A note of caution with respect to the validity of all these reported effects of the components of BU is required, as nearly all these experiments have been performed in vitro. It is well known that general and specific effects may be difficult to separate in vitro unless careful dose-response associations have been established. Dose-response association of mixtures are, however, problematic, as non-effective compounds may have a low median lethal dose. The alternative approach is to perform experiments in vivo, as in the present study (63,64). In the present study, it was revealed that the effects of BU extract are selective (only liver cancer cells are inhibited in their growth, as demonstrated by the normal liver-body weight ratio, while normal liver cells are not affected as revealed by the unaltered ALT and albumin concentrations in serum). Furthermore, the present study attributed a selective mechanism of action to the BU extract, as the beneficial effect of BU extract corresponded with a decreased VEGF expression in the cancerous areas. This indicates that the respective components of BU must, therefore, contain active ingredients and should allow their isolation and characterization by established reductionist schemes, including testing the effectivity of mixtures which have one component removed.

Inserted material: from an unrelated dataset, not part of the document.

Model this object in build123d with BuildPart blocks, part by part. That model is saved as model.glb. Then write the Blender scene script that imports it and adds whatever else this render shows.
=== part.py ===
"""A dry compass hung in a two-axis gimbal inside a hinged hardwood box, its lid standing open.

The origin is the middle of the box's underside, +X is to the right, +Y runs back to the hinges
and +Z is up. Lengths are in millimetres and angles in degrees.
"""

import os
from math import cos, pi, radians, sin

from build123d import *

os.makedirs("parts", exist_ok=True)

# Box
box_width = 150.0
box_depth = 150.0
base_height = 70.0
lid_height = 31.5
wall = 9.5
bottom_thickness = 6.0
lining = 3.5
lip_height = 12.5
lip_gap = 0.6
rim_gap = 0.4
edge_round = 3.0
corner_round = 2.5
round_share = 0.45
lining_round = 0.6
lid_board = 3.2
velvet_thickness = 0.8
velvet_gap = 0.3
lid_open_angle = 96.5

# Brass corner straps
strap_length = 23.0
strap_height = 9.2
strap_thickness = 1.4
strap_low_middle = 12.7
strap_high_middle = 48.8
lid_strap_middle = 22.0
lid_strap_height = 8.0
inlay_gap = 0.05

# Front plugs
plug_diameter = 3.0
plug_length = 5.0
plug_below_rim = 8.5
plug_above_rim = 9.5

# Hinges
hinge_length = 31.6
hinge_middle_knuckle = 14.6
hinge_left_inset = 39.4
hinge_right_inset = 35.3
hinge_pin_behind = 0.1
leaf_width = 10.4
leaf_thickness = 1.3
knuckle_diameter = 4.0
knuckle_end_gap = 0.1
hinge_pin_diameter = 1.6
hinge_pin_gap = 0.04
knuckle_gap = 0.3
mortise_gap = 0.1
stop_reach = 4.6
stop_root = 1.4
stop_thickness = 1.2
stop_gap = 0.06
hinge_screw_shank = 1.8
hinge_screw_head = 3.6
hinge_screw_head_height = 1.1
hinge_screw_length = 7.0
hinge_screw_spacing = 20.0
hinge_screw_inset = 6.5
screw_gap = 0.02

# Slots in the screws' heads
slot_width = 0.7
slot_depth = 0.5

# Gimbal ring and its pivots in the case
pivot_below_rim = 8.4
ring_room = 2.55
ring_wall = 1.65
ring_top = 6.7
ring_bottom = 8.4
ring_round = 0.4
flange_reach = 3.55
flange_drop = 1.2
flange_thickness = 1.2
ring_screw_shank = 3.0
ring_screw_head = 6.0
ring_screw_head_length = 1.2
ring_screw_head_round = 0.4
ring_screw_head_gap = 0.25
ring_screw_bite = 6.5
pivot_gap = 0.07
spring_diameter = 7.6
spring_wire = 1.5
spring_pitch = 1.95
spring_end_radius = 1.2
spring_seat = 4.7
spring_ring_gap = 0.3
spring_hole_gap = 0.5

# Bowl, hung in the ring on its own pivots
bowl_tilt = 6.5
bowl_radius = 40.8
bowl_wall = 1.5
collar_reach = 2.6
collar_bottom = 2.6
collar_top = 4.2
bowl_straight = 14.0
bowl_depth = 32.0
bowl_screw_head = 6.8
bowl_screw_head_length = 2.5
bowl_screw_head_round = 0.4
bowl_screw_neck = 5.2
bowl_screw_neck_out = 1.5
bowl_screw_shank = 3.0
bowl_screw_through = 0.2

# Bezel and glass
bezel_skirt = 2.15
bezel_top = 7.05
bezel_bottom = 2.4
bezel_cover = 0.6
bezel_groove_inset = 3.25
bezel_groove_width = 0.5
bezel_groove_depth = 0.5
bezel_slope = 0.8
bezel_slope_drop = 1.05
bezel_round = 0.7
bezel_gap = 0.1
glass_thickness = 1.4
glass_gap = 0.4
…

Sorafenib is an oral multikinase inhibitor that is used globally for the treatment of advanced or metastatic HCC (65). The dose of Sorafenib used in the present study (30 mg/kg/day) was based on previous studies (30-34). This dose of Sorafenib produces complete tumor growth inhibition in mice (30) and reduced tumor angiogenesis in a mouse HCC xenograft model (34), with a skin rash at the beginning of the treatment as a minor side-effect in mice (31). The present study revealed that Sorafenib at the dose administered decreased the liver-to-body weight ratio and serum albumin concentration, and increased serum ALT activity more than the BU extract at any of the three concentrations used. These results indicate that Sorafenib caused hepatocyte injury in rats. Accordingly, Kuroda et al (66) reported that patients with HCC who were treated with 400 mg Sorafenib twice daily for 2 months had increased serum concentrations of transaminases and bilirubin. Histologically, these livers exhibited hepatocyte degeneration, necrosis, lymphocyte infiltration and cholestasis (66). The comparable effectivity of reducing tumor growth and the lesser degree of cytotoxicity, even at the highest concentration used, make BU extract or its active principle an attractive candidate to support or even replace Sorafenib in the treatment of HCC.

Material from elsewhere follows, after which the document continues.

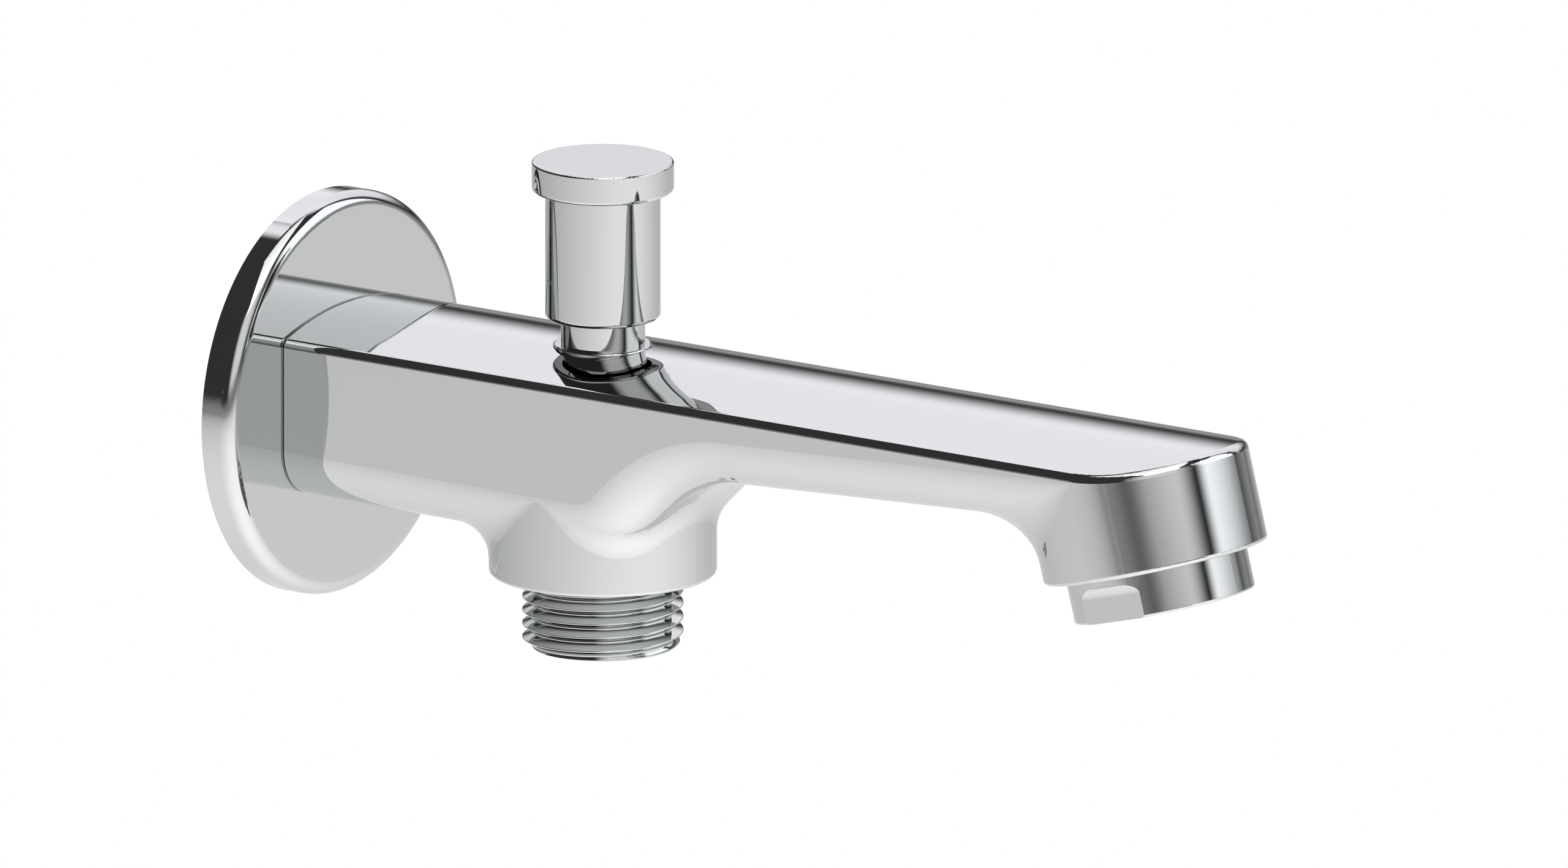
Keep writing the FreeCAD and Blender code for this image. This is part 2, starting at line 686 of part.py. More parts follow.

An alcoholic extract of the traditional Thai remedy BU decreased HCC growth and cancerous VEGF expression in vivo, without exhibiting a measurable degree of hepatotoxicity. The present study, to the best of our knowledge, for the first time, reveals a selective anti-neoplastic effect and, therefore, qualifies as a promising medical herb for further evaluation as a form of treatment of HCC.